**Requirement**
Reproduce the listing below without any change.

(begin)

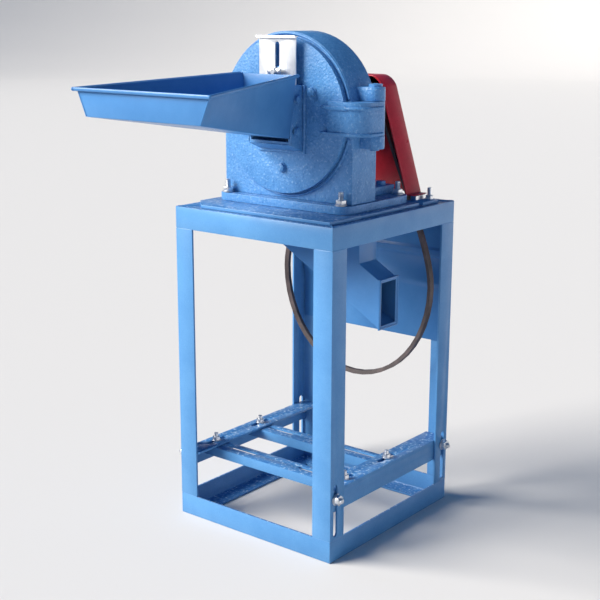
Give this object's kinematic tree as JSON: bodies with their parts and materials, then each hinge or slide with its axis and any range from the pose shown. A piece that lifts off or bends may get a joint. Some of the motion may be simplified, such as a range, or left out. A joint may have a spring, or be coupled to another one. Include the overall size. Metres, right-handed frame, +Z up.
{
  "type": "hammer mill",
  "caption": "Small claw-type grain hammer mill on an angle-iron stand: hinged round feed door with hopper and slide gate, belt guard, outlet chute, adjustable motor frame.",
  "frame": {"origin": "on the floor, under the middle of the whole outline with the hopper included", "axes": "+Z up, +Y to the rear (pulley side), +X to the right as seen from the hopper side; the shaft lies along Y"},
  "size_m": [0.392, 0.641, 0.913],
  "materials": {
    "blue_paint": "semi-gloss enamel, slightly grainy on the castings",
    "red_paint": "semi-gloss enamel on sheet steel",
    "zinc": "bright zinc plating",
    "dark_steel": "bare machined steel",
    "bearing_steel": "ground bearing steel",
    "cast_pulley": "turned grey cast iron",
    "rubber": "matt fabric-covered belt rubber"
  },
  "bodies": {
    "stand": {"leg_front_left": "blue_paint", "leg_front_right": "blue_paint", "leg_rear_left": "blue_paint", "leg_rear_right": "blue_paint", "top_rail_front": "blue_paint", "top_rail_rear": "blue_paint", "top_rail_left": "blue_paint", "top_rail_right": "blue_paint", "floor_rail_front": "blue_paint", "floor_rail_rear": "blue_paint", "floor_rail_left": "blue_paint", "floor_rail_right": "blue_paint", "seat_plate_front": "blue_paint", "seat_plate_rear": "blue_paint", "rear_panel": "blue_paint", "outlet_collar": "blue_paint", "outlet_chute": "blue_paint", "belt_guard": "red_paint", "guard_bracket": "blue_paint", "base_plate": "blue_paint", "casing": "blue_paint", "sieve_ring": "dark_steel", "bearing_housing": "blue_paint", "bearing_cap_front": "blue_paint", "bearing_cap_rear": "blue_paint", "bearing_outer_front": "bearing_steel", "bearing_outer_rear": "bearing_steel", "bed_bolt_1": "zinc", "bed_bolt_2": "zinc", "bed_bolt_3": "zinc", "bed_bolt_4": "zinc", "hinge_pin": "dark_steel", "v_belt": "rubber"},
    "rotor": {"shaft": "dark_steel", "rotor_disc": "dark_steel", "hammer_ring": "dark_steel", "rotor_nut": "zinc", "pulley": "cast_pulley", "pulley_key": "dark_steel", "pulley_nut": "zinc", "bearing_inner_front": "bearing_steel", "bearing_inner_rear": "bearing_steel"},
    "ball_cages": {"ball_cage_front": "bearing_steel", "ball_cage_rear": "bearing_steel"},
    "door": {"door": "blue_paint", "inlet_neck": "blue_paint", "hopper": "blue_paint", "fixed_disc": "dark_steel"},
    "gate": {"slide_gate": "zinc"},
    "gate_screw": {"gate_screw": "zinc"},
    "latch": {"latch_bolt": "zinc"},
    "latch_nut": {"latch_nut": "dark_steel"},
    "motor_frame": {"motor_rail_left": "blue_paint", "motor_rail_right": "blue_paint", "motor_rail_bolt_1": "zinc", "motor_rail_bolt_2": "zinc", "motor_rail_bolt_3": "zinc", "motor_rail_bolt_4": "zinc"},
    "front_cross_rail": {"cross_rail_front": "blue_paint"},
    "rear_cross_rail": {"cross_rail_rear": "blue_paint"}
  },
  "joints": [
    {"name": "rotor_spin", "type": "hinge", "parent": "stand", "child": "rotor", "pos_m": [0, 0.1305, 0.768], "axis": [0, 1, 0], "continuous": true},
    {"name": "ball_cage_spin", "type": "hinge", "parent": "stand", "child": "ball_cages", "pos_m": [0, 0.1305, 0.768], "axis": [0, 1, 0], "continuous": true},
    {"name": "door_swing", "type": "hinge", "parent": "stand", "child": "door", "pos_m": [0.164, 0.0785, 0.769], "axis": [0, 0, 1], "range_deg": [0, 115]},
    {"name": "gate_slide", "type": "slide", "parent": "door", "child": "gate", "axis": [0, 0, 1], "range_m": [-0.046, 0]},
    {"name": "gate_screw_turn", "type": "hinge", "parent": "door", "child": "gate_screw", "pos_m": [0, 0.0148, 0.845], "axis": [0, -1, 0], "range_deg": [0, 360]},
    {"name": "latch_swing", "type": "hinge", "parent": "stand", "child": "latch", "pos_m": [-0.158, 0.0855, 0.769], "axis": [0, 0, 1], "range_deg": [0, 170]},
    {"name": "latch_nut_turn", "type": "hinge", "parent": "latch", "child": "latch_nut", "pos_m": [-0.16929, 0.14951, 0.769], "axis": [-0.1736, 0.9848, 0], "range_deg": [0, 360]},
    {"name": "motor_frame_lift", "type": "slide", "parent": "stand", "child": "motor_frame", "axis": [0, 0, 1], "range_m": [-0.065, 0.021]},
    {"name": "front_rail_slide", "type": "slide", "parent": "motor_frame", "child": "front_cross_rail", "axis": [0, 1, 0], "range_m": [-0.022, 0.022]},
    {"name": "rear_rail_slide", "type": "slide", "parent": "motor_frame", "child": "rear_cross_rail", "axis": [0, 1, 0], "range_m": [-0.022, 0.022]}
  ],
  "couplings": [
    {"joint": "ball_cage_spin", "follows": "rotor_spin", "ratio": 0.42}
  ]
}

(end)

**The answer**
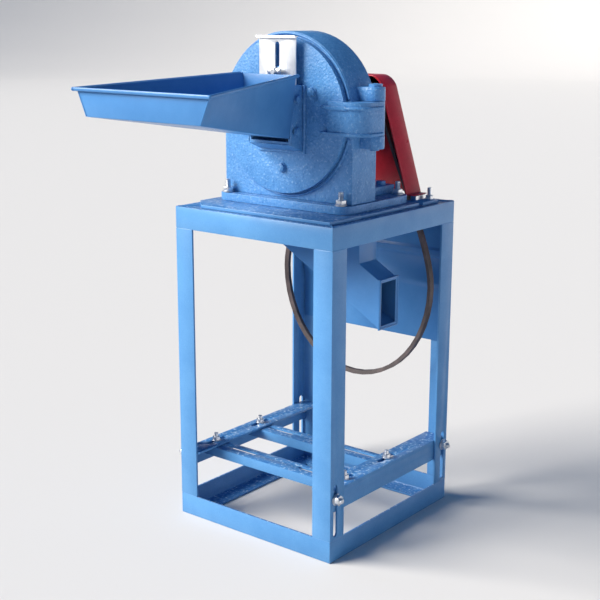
Give this object's kinematic tree as JSON: bodies with their parts and materials, then each hinge or slide with its axis and any range from the pose shown. A piece that lifts off or bends may get a joint. Some of the motion may be simplified, such as a range, or left out. A joint may have a spring, or be coupled to another one. Include the overall size. Metres, right-handed frame, +Z up.
{
  "type": "hammer mill",
  "caption": "Small claw-type grain hammer mill on an angle-iron stand: hinged round feed door with hopper and slide gate, belt guard, outlet chute, adjustable motor frame.",
  "frame": {"origin": "on the floor, under the middle of the whole outline with the hopper included", "axes": "+Z up, +Y to the rear (pulley side), +X to the right as seen from the hopper side; the shaft lies along Y"},
  "size_m": [0.392, 0.641, 0.913],
  "materials": {
    "blue_paint": "semi-gloss enamel, slightly grainy on the castings",
    "red_paint": "semi-gloss enamel on sheet steel",
    "zinc": "bright zinc plating",
    "dark_steel": "bare machined steel",
    "bearing_steel": "ground bearing steel",
    "cast_pulley": "turned grey cast iron",
    "rubber": "matt fabric-covered belt rubber"
  },
  "bodies": {
    "stand": {"leg_front_left": "blue_paint", "leg_front_right": "blue_paint", "leg_rear_left": "blue_paint", "leg_rear_right": "blue_paint", "top_rail_front": "blue_paint", "top_rail_rear": "blue_paint", "top_rail_left": "blue_paint", "top_rail_right": "blue_paint", "floor_rail_front": "blue_paint", "floor_rail_rear": "blue_paint", "floor_rail_left": "blue_paint", "floor_rail_right": "blue_paint", "seat_plate_front": "blue_paint", "seat_plate_rear": "blue_paint", "rear_panel": "blue_paint", "outlet_collar": "blue_paint", "outlet_chute": "blue_paint", "belt_guard": "red_paint", "guard_bracket": "blue_paint", "base_plate": "blue_paint", "casing": "blue_paint", "sieve_ring": "dark_steel", "bearing_housing": "blue_paint", "bearing_cap_front": "blue_paint", "bearing_cap_rear": "blue_paint", "bearing_outer_front": "bearing_steel", "bearing_outer_rear": "bearing_steel", "bed_bolt_1": "zinc", "bed_bolt_2": "zinc", "bed_bolt_3": "zinc", "bed_bolt_4": "zinc", "hinge_pin": "dark_steel", "v_belt": "rubber"},
    "rotor": {"shaft": "dark_steel", "rotor_disc": "dark_steel", "hammer_ring": "dark_steel", "rotor_nut": "zinc", "pulley": "cast_pulley", "pulley_key": "dark_steel", "pulley_nut": "zinc", "bearing_inner_front": "bearing_steel", "bearing_inner_rear": "bearing_steel"},
    "ball_cages": {"ball_cage_front": "bearing_steel", "ball_cage_rear": "bearing_steel"},
    "door": {"door": "blue_paint", "inlet_neck": "blue_paint", "hopper": "blue_paint", "fixed_disc": "dark_steel"},
    "gate": {"slide_gate": "zinc"},
    "gate_screw": {"gate_screw": "zinc"},
    "latch": {"latch_bolt": "zinc"},
    "latch_nut": {"latch_nut": "dark_steel"},
    "motor_frame": {"motor_rail_left": "blue_paint", "motor_rail_right": "blue_paint", "motor_rail_bolt_1": "zinc", "motor_rail_bolt_2": "zinc", "motor_rail_bolt_3": "zinc", "motor_rail_bolt_4": "zinc"},
    "front_cross_rail": {"cross_rail_front": "blue_paint"},
    "rear_cross_rail": {"cross_rail_rear": "blue_paint"}
  },
  "joints": [
    {"name": "rotor_spin", "type": "hinge", "parent": "stand", "child": "rotor", "pos_m": [0, 0.1305, 0.768], "axis": [0, 1, 0], "continuous": true},
    {"name": "ball_cage_spin", "type": "hinge", "parent": "stand", "child": "ball_cages", "pos_m": [0, 0.1305, 0.768], "axis": [0, 1, 0], "continuous": true},
    {"name": "door_swing", "type": "hinge", "parent": "stand", "child": "door", "pos_m": [0.164, 0.0785, 0.769], "axis": [0, 0, 1], "range_deg": [0, 115]},
    {"name": "gate_slide", "type": "slide", "parent": "door", "child": "gate", "axis": [0, 0, 1], "range_m": [-0.046, 0]},
    {"name": "gate_screw_turn", "type": "hinge", "parent": "door", "child": "gate_screw", "pos_m": [0, 0.0148, 0.845], "axis": [0, -1, 0], "range_deg": [0, 360]},
    {"name": "latch_swing", "type": "hinge", "parent": "stand", "child": "latch", "pos_m": [-0.158, 0.0855, 0.769], "axis": [0, 0, 1], "range_deg": [0, 170]},
    {"name": "latch_nut_turn", "type": "hinge", "parent": "latch", "child": "latch_nut", "pos_m": [-0.16929, 0.14951, 0.769], "axis": [-0.1736, 0.9848, 0], "range_deg": [0, 360]},
    {"name": "motor_frame_lift", "type": "slide", "parent": "stand", "child": "motor_frame", "axis": [0, 0, 1], "range_m": [-0.065, 0.021]},
    {"name": "front_rail_slide", "type": "slide", "parent": "motor_frame", "child": "front_cross_rail", "axis": [0, 1, 0], "range_m": [-0.022, 0.022]},
    {"name": "rear_rail_slide", "type": "slide", "parent": "motor_frame", "child": "rear_cross_rail", "axis": [0, 1, 0], "range_m": [-0.022, 0.022]}
  ],
  "couplings": [
    {"joint": "ball_cage_spin", "follows": "rotor_spin", "ratio": 0.42}
  ]
}